Theriot and colleagues at NC State and the University of North Carolina at Chapel Hill used metagenomics and a sophisticated metabolomic platform called LC-IMS-MS to examine the stool microbiota and metabolome of 15 patients before and after FMTs. The microbiota refers to bacteria and their genetic information, while the metabolome refers to small molecules such as lipids, bile acids and amino acids.

The analysis found that the pre-transplant microbiota was composed primarily of Enterobacteriaceae, a group of bacteria with genes that make them antibiotic resistant. Post-transplant samples showed a decrease in Enterobacteriaceae and an increase in Lachnospiraceae, a group of bacteria which contain enzymes called bile salt hydrolases (BSHs) that allow them to alter bile acids.

Bile acids are key players in gut health, having a hand in everything from controlling cholesterol to dictating what kinds of bacteria can inhabit the gut. BSHs alter bile acids by separating or attaching – conjugating or reconjugating – them from attached amino acids, allowing other bacteria to further transform the bile acids as they continue through the colon. These transformations affect the bile acids’ toxicity, which in turn affects the ability of different bacteria to survive in the gut.

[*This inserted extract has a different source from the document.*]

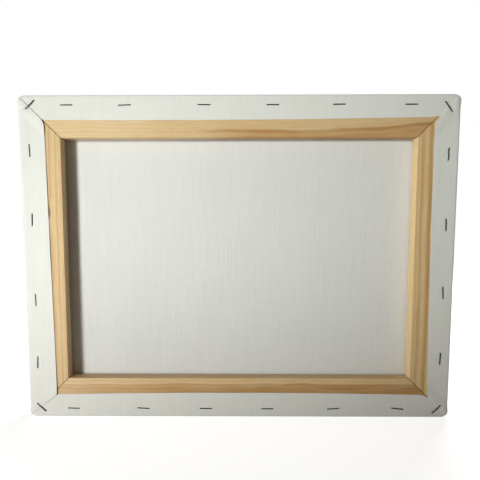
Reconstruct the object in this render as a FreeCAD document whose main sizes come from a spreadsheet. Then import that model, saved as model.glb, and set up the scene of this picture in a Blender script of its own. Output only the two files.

“Lachnospiraceae and C. diff may eat the same things and occupy the same niche in the gut microbiome, but Lachnospiraceae don’t produce the toxin that C. diff does,” Theriot says.

“We think the increase in Lachnospiraceae post-transplant has the effect of out-competing C. diff for resources and, through their ability to alter bile acids, creating an environment that is favorable for other good bacteria to live in. But now we have to prove this.”

The researchers identified multiple BSHs from Lachnospiraceae strains associated with microbial conjugated bile acids, and their next steps include looking at the different genomes of these strains to understand their role in the gut microbiome and bile acid metabolism.

“This is one of the first studies to show that microbial conjugated bile acids increase post-FMT,” Theriot says. “The evidence points toward Lachnospiraceae driving this surge, especially with secondary bile acids. So if we can isolate and define what each strain does in the gut then we may be able to use them in targeted therapies for recurrent C. diff infections and move away from FMTs.”

The work appears in mSphere and was supported by the National Institutes of Health (grants T32 DK007634, R35GM119438 and R35GM149222); the National Institute of Environmental Health Sciences (P42 ES027704), the National Institute of General Medical Sciences (R01 GM141277 and RM1 GM145416), and a cooperative agreement with the Environmental Protection Agency (STAR RD 84003201). Former NC State Ph.D. student Sam McMillan is first author. Postdoctoral fellow Guozhi Zhang, Associate Professor of Chemistry Erin Baker, and Drs. Michael Dougherty, Sarah McGill and Anjay Gulati of UNC-CH also contributed to the work. Zhang and Baker developed the LC-IMS-MS platform used in the work.